Extracted data for Relations within one PrimitiveBlock.

relation_ids: list[int]
members_per_relation: list[list[RelationMember]]
stringtable: list[bytes]
granularity: int
lat_offset: int
lon_offset: int
tag_keys_per_relation: list[list[int]] | None = None
tag_vals_per_relation: list[list[int]] | None = None
class vibespatial.io.osm_gpu.OsmGpuResult

Result of GPU-accelerated OSM PBF reading.

Attributes

nodes

Point OwnedGeometryArray containing all extracted nodes. None if no nodes were found.

node_ids

Device-resident int64 array of OSM node IDs, parallel to the geometry array. None if no nodes were found.

node_tags

Per-node tag dicts (host-resident strings). None if no nodes were found or no tags present.

n_nodes

Total number of nodes extracted.

ways

Mixed LineString/Polygon OwnedGeometryArray containing all extracted Ways. None if no ways were found or no nodes available for coordinate resolution.

way_ids

Device-resident int64 array of OSM Way IDs, parallel to the ways geometry array. None if no ways were found.

way_tags

Per-way tag dicts (host-resident strings). None if no ways were found or no tags present.

n_ways

Total number of ways extracted.

relations

MultiPolygon OwnedGeometryArray from Relation assembly. None if no multipolygon relations were found.

relation_ids

Device-resident int64 array of OSM Relation IDs, parallel to the relations geometry array. None if no relations found.

relation_tags

Per-relation tag dicts (host-resident strings).
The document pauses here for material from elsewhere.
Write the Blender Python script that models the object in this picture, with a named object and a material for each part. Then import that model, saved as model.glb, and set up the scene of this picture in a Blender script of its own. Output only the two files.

None if no relations found or no tags present.

n_relations

Total number of multipolygon relations extracted.

nodes: vibespatial.geometry.owned.OwnedGeometryArray | None
node_ids: cupy.ndarray | None
n_nodes: int
node_tags: list[dict[str, str]] | None = None
ways: vibespatial.geometry.owned.OwnedGeometryArray | None = None
way_ids: cupy.ndarray | None = None
way_tags: list[dict[str, str]] | None = None
n_ways: int = 0
relations: vibespatial.geometry.owned.OwnedGeometryArray | None = None
relation_ids: cupy.ndarray | None = None
relation_tags: list[dict[str, str]] | None = None
n_relations: int = 0
vibespatial.io.osm_gpu.read_osm_pbf_nodes(path: str | pathlib.Path) OsmGpuResult

Extract all nodes from an OSM PBF file as Point geometries.

Uses a hybrid CPU/GPU pipeline: - CPU: parse block structure, decompress zlib, locate protobuf fields - GPU: decode varints, delta-decode via cumsum, scale coordinates

Parameters

path

Path to the .osm.pbf file.

Returns

OsmGpuResult

Contains a device-resident Point OwnedGeometryArray (nodes), device-resident int64 node IDs (node_ids), and total count. Way fields are None / 0.

vibespatial.io.osm_gpu.read_osm_pbf(path: str | pathlib.Path, *, tags: bool | str = 'ways', geometry_only: bool = False, layer=None) OsmGpuResult

Extract nodes, ways, and relations from an OSM PBF file.

Uses a hybrid CPU/GPU streaming pipeline to extract: - Nodes as Point geometries (same pipeline as read_osm_pbf_nodes) - Ways as LineString (open) or Polygon (closed ring) geometries - Relations as MultiPolygon geometries (assembled from Way members)

Blocks are processed in batches of _STREAM_BATCH_SIZE to bound peak host memory. A 10 GB PBF file that would previously decompress to 40-80 GB in host RAM now peaks at ~128 MB per batch.

Way and relation coordinate resolution uses a GPU binary-search kernel against a sorted node lookup table built from the extracted DenseNodes.

Parameters

path

Path to the .osm.pbf file.

tagsbool or str, default "ways"

Controls tag/attribute extraction. Tags are host-resident Python dicts and can consume significant memory for large files.

  • True — extract tags for all elements (nodes, ways, relations). Warning: for planet-scale files, node tags alone can exceed 100 GB of host memory since most of the ~8 billion OSM nodes carry per-object Python dict overhead even when empty.

  • "ways" (default) — extract tags for ways and relations only. Node tags are skipped. This is the recommended setting for most workflows since node tags are rarely needed (nodes are primarily coordinate waypoints for ways).

  • False — skip all tag extraction. Fastest and lowest memory.

geometry_onlybool, default False

If True, skip all tag extraction AND OSM ID extraction. Returns only device-resident geometry with no host-side attributes. This is the fastest mode, ideal for visualization or spatial analysis where element metadata is not needed.

layerstr, optional

Limit the returned surface to one OSM layer. Supported values are "points", "lines", "ways", "multipolygons", "relations", "multilinestrings", "other_relations", and "all". Unsupported relation layers currently return an empty result instead of triggering extra parsing work.

Returns

OsmGpuResult

Contains device-resident Point, LineString, Polygon, and MultiPolygon OwnedGeometryArrays with corresponding OSM IDs (unless geometry_only=True).